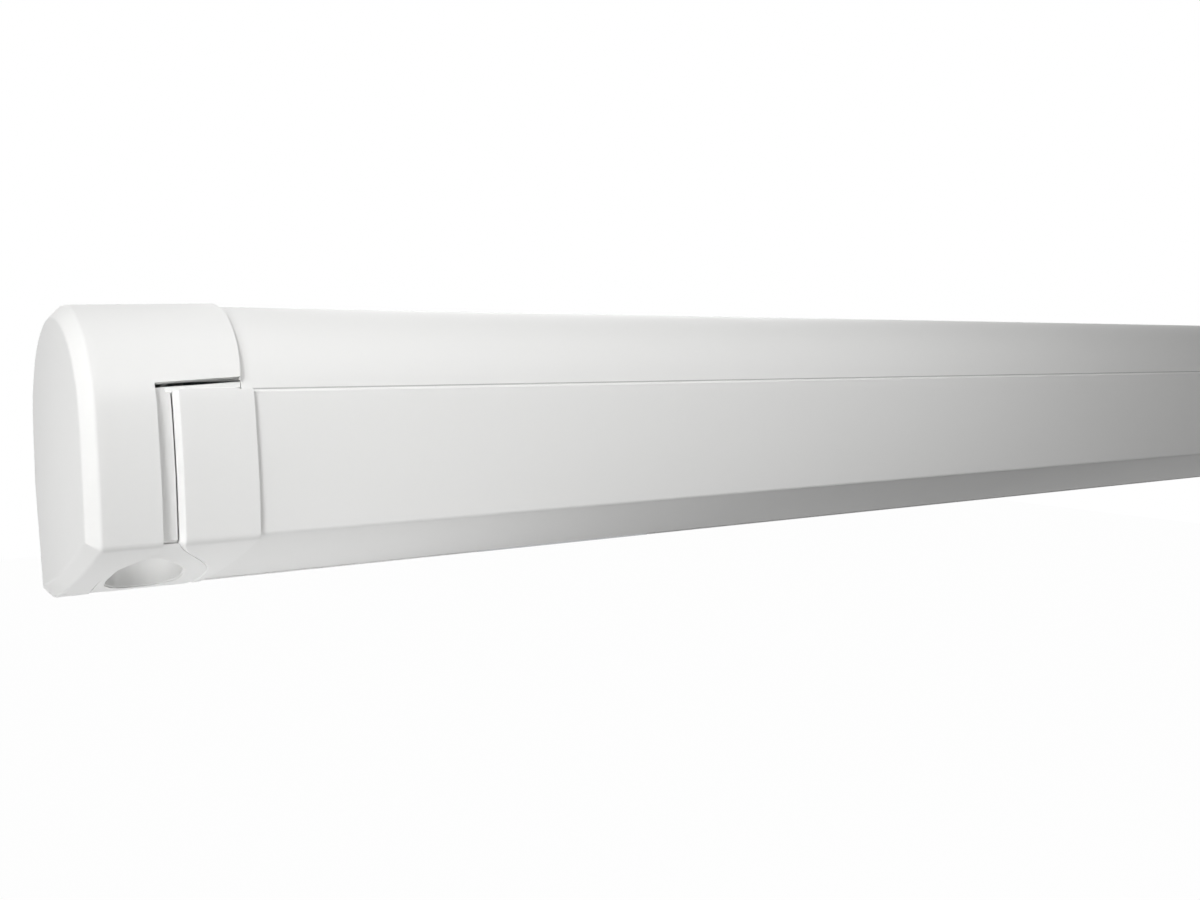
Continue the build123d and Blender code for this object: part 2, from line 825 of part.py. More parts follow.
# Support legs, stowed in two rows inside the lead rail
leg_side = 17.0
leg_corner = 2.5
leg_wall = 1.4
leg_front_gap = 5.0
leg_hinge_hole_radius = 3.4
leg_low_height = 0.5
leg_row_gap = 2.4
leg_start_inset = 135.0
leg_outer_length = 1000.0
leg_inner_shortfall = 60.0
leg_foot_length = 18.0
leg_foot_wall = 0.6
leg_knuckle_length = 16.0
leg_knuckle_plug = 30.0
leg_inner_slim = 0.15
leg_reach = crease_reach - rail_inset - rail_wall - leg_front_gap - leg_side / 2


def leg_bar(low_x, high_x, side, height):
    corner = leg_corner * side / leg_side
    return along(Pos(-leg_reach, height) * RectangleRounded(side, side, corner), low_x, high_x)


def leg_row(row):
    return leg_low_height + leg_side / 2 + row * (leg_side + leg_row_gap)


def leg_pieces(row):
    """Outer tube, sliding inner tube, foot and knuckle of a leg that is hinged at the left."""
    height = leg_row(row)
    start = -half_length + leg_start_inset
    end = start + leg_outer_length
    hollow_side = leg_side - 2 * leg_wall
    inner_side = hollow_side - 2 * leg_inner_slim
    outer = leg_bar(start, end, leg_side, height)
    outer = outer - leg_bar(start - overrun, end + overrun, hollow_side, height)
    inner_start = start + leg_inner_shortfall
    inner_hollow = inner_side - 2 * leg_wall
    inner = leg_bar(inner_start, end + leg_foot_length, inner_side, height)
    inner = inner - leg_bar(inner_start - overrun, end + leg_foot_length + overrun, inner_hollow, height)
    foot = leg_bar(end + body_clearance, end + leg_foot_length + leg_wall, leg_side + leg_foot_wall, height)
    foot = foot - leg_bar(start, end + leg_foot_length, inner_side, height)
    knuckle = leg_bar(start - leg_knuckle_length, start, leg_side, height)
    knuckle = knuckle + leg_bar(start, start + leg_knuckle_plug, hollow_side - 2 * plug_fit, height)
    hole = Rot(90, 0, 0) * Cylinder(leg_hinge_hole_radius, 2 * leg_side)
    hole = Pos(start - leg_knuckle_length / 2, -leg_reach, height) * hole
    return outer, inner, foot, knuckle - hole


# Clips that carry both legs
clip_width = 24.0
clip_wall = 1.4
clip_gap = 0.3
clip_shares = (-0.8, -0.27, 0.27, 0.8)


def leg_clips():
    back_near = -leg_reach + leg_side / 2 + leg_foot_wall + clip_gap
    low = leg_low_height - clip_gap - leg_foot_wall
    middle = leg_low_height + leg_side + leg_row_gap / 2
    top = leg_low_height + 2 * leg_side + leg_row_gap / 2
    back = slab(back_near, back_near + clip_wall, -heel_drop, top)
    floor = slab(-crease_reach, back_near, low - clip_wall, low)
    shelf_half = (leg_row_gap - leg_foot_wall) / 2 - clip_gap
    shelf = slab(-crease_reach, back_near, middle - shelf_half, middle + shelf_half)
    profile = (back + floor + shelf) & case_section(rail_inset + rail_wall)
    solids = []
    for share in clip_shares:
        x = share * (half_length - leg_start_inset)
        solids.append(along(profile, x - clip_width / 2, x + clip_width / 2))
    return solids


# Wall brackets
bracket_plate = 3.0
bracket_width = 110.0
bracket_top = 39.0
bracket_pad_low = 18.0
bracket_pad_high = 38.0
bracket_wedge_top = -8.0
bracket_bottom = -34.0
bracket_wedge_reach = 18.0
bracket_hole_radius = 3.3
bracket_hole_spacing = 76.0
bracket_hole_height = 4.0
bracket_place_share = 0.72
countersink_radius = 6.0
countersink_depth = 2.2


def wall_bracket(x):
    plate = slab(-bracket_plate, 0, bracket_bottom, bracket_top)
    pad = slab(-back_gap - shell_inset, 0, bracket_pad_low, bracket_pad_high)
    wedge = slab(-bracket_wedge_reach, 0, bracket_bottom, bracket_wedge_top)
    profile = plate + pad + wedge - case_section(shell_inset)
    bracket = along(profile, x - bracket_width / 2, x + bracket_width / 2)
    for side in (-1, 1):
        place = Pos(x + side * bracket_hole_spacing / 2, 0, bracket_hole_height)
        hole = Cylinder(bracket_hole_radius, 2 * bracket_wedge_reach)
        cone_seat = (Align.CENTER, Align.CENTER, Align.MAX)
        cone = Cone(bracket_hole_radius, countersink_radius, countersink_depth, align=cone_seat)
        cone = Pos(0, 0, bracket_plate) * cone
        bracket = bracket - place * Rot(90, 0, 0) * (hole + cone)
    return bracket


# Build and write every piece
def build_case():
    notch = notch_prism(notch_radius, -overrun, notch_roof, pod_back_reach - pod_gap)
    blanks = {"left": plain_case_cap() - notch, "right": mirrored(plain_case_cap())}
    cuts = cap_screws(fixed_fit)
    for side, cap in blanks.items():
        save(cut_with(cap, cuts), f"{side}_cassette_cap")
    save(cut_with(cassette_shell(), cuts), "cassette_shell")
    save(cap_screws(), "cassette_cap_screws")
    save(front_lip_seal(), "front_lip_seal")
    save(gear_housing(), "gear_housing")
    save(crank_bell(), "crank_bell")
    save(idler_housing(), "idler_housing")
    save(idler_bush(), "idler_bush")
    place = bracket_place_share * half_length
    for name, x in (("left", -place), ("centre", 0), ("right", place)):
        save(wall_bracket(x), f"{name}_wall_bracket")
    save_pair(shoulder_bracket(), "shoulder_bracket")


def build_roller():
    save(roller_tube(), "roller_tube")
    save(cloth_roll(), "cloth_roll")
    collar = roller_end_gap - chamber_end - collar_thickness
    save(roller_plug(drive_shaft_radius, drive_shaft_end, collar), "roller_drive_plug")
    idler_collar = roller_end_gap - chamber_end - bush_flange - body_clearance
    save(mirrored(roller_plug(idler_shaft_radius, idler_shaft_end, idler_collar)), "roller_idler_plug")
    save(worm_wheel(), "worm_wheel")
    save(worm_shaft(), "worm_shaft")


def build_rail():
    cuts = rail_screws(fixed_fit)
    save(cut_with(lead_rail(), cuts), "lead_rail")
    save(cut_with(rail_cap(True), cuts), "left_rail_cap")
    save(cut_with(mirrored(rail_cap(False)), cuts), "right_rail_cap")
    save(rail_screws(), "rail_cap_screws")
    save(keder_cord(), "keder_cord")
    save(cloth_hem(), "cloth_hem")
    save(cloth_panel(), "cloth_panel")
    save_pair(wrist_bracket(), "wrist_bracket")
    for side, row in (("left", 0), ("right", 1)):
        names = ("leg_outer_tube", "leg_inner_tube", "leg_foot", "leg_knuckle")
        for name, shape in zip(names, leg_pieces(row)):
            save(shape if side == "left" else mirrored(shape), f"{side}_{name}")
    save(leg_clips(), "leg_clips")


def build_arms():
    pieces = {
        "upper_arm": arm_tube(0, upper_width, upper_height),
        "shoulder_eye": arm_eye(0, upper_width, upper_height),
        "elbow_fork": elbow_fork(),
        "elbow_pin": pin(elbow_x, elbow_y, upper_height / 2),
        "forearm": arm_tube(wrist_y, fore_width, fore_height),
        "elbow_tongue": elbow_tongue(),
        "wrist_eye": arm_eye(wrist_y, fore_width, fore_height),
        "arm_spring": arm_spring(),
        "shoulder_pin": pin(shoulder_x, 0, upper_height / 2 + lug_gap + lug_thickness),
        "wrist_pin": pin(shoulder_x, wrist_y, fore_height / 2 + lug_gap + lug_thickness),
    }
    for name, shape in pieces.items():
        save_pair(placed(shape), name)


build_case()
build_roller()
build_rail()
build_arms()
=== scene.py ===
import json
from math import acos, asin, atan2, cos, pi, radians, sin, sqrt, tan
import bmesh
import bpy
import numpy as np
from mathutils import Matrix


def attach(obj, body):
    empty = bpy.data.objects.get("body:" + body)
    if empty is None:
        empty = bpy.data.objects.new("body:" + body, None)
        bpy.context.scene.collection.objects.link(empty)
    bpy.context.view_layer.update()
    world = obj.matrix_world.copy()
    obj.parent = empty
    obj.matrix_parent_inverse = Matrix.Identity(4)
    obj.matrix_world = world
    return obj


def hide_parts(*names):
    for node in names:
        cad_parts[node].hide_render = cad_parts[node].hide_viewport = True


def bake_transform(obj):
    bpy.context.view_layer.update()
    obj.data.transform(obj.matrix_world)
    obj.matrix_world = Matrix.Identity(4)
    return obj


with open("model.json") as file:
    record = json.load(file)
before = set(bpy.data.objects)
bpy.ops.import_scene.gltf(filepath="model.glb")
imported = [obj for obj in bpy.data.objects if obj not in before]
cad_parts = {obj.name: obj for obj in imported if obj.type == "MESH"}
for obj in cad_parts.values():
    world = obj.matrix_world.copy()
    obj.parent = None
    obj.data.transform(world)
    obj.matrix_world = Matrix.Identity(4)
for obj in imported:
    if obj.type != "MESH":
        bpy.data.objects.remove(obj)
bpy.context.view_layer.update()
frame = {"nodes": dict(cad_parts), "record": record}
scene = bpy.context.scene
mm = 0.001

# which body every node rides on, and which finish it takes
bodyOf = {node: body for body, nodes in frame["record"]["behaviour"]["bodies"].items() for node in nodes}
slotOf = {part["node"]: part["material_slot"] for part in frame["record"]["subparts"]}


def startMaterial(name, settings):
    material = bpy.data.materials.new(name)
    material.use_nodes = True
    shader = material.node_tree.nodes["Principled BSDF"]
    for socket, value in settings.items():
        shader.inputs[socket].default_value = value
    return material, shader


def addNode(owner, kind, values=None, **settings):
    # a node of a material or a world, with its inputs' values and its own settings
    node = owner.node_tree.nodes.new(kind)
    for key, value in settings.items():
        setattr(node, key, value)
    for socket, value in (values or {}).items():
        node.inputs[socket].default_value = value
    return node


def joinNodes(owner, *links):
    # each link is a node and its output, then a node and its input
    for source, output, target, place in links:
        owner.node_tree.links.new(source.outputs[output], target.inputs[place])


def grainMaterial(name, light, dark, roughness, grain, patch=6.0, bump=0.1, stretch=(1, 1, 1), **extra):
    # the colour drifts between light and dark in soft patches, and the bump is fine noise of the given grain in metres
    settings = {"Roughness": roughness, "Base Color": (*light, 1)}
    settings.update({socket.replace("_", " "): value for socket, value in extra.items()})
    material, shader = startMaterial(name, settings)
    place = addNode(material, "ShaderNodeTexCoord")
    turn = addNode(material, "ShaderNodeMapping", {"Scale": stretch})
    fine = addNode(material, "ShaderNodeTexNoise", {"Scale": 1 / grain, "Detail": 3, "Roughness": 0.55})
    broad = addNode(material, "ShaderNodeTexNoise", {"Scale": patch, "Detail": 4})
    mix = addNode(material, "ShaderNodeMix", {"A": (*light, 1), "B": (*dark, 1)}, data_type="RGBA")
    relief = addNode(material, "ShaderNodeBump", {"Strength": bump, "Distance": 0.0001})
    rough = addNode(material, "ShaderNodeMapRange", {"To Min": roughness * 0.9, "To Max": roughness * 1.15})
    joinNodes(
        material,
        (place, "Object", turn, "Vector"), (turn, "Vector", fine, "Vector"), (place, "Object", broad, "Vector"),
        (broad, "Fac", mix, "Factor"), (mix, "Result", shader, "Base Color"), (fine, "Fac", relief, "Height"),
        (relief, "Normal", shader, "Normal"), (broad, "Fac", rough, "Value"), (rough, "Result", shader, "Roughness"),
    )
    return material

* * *

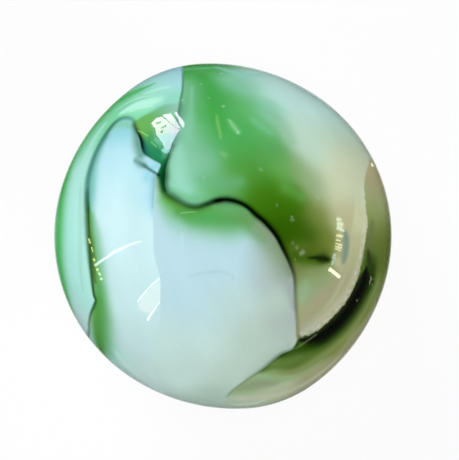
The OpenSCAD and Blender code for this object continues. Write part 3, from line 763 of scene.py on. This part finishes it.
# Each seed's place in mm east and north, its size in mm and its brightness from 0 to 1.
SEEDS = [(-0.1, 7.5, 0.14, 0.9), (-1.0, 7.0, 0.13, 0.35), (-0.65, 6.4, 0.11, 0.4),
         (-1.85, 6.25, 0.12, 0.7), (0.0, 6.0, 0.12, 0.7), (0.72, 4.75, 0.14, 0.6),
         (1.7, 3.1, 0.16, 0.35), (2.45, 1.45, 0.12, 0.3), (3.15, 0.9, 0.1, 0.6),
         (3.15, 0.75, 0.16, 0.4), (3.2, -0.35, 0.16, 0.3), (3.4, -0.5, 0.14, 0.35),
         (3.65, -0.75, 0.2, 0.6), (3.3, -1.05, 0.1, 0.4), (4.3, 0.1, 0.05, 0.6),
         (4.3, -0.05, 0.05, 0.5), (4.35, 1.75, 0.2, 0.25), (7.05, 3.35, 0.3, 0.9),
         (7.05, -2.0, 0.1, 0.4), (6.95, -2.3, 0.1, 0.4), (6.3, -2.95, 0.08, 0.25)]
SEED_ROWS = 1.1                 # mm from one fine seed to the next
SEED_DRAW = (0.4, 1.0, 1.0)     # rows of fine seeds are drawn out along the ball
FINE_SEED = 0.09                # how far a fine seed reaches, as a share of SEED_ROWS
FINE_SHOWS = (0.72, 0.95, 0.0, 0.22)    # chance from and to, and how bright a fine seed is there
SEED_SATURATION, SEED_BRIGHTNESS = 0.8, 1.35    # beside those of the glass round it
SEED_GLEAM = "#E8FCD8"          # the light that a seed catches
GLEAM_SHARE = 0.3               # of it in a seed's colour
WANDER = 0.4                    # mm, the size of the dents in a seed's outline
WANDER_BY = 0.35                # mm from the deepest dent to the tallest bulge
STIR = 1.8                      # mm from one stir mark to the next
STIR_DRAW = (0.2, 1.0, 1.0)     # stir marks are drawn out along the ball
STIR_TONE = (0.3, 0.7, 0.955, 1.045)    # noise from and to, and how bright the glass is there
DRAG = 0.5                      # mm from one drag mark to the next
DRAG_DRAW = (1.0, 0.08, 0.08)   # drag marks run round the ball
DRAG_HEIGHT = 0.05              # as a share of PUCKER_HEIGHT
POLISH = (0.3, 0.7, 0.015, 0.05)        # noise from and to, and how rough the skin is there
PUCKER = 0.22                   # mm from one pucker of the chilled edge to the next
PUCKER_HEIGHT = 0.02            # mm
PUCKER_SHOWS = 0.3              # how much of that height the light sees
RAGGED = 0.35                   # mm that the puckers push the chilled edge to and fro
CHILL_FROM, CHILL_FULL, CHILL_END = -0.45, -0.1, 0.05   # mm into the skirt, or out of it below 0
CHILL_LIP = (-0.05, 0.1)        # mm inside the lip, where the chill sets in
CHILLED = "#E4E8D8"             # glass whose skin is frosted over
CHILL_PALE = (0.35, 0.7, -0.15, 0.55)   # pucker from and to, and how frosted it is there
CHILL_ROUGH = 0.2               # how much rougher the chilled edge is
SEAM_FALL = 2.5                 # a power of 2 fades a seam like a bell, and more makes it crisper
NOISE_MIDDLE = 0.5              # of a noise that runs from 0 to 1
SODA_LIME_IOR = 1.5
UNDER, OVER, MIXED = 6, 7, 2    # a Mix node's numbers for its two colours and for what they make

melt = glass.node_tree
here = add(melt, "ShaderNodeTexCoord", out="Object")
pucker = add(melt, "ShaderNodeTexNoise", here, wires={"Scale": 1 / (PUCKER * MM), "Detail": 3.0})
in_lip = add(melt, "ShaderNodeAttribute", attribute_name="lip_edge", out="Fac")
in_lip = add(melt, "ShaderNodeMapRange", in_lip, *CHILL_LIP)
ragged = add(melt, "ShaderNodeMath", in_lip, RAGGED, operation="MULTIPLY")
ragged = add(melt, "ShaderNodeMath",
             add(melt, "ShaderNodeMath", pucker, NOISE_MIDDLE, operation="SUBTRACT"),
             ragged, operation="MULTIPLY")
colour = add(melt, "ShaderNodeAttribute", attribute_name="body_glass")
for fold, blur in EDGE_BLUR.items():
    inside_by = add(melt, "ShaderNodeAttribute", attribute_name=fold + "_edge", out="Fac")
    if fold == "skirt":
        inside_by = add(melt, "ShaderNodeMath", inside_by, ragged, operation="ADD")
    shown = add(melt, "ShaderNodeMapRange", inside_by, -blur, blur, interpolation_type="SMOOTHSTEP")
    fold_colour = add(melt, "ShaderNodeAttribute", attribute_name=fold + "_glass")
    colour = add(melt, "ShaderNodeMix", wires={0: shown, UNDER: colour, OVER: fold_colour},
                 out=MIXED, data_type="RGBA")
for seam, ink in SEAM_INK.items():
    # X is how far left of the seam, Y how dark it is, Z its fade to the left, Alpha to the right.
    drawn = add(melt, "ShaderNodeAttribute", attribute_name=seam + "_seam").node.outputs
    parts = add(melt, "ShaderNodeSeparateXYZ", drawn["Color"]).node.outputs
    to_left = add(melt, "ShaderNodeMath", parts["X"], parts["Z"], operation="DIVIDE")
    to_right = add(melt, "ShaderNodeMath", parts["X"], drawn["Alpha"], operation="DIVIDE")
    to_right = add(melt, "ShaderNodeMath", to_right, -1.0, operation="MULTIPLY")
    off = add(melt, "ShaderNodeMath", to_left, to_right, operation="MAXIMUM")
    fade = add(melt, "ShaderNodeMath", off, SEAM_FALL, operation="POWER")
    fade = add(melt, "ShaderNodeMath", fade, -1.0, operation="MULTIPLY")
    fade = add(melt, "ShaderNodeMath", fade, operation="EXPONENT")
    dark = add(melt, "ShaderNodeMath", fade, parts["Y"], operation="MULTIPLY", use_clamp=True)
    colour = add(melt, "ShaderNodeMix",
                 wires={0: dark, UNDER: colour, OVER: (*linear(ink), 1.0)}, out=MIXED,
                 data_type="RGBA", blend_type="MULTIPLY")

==

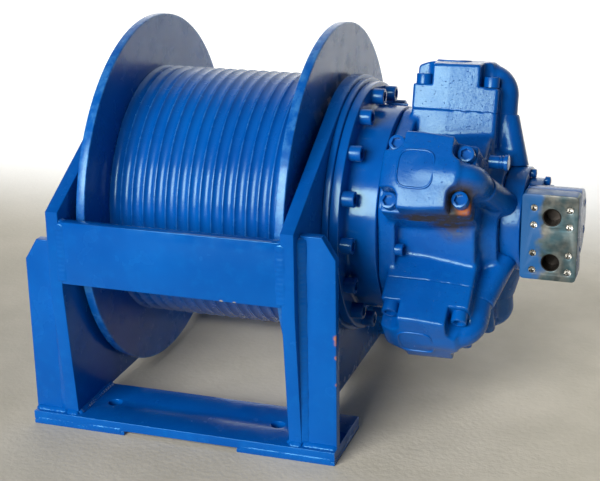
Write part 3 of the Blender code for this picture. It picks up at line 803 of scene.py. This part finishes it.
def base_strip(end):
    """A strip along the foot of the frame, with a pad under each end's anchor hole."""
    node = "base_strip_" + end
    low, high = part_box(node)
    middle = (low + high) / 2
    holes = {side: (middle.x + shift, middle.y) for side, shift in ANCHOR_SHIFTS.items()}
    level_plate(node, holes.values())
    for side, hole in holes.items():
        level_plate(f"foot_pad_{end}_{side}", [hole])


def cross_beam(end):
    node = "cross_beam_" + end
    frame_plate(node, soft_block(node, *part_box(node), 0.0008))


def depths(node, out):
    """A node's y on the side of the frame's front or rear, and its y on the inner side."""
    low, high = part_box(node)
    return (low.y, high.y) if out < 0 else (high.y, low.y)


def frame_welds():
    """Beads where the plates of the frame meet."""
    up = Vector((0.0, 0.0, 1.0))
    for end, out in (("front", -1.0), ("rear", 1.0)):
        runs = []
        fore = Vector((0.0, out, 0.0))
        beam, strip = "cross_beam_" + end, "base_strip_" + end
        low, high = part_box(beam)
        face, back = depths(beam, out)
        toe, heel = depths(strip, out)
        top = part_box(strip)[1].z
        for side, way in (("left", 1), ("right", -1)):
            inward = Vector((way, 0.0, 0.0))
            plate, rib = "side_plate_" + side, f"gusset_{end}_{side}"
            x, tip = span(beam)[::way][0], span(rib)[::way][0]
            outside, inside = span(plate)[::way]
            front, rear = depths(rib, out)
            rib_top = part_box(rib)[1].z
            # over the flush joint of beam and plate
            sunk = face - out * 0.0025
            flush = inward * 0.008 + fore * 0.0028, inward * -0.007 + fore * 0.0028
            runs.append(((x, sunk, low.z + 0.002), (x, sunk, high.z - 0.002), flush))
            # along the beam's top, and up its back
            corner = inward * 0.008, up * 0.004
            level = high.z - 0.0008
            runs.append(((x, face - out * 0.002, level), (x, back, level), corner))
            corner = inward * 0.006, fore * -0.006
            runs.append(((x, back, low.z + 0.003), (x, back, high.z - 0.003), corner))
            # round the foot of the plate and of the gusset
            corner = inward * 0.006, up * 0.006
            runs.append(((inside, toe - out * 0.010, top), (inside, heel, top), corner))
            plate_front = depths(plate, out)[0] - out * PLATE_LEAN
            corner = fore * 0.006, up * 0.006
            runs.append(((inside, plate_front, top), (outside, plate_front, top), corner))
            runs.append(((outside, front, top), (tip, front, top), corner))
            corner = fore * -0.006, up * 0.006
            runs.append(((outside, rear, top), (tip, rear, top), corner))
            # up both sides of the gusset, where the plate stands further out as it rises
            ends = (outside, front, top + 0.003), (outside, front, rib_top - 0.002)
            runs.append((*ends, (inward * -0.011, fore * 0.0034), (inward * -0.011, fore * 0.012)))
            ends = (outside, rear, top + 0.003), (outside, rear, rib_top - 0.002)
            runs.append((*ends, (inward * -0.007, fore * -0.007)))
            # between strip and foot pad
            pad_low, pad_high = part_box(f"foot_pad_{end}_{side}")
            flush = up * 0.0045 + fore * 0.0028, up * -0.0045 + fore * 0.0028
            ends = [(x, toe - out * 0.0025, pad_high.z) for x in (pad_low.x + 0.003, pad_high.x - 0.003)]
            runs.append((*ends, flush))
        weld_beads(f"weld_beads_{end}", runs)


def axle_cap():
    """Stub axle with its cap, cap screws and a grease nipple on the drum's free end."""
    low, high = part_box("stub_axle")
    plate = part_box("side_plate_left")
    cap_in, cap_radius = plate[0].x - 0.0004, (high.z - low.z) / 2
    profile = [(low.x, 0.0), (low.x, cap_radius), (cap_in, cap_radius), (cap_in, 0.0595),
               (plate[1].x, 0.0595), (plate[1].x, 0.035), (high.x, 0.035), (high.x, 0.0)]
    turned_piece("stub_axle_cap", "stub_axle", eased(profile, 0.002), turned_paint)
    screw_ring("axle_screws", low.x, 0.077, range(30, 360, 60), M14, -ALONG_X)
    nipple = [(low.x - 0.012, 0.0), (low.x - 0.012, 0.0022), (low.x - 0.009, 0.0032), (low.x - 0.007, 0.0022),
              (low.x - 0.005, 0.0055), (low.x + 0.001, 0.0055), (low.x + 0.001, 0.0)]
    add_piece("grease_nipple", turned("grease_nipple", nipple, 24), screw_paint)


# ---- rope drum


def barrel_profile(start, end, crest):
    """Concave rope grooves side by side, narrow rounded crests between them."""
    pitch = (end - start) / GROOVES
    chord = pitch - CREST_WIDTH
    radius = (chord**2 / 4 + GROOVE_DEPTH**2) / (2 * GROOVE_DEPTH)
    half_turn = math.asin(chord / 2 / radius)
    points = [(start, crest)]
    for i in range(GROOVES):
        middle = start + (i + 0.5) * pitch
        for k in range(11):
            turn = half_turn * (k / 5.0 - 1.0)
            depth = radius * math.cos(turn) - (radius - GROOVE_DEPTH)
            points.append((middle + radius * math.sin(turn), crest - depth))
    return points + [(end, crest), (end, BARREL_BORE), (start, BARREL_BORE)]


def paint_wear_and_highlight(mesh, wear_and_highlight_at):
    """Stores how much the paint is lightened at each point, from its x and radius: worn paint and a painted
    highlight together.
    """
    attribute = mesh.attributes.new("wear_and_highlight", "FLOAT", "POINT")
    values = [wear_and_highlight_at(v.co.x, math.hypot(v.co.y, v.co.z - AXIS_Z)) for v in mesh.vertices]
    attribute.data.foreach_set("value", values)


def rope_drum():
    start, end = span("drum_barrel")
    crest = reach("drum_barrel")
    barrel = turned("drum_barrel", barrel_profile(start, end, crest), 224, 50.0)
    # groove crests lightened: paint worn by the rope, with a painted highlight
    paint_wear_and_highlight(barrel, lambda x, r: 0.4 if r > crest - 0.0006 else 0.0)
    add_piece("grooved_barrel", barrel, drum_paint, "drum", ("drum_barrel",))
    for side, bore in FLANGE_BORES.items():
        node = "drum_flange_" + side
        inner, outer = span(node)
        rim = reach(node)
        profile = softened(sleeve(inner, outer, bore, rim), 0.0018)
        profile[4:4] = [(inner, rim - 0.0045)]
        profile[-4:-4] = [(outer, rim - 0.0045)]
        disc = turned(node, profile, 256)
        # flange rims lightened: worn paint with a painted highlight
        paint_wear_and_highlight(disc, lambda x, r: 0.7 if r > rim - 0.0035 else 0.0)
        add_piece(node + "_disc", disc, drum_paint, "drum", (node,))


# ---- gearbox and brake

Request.
In the listing above, find the line containing "Continue the build123d" and the line containing "return leg_low_height +". Output them and every line between, exactly, and nothing else.

Solution to this exercise.
Continue the build123d and Blender code for this object: part 2, from line 825 of part.py. More parts follow.
# Support legs, stowed in two rows inside the lead rail
leg_side = 17.0
leg_corner = 2.5
leg_wall = 1.4
leg_front_gap = 5.0
leg_hinge_hole_radius = 3.4
leg_low_height = 0.5
leg_row_gap = 2.4
leg_start_inset = 135.0
leg_outer_length = 1000.0
leg_inner_shortfall = 60.0
leg_foot_length = 18.0
leg_foot_wall = 0.6
leg_knuckle_length = 16.0
leg_knuckle_plug = 30.0
leg_inner_slim = 0.15
leg_reach = crease_reach - rail_inset - rail_wall - leg_front_gap - leg_side / 2


def leg_bar(low_x, high_x, side, height):
    corner = leg_corner * side / leg_side
    return along(Pos(-leg_reach, height) * RectangleRounded(side, side, corner), low_x, high_x)


def leg_row(row):
    return leg_low_height + leg_side / 2 + row * (leg_side + leg_row_gap)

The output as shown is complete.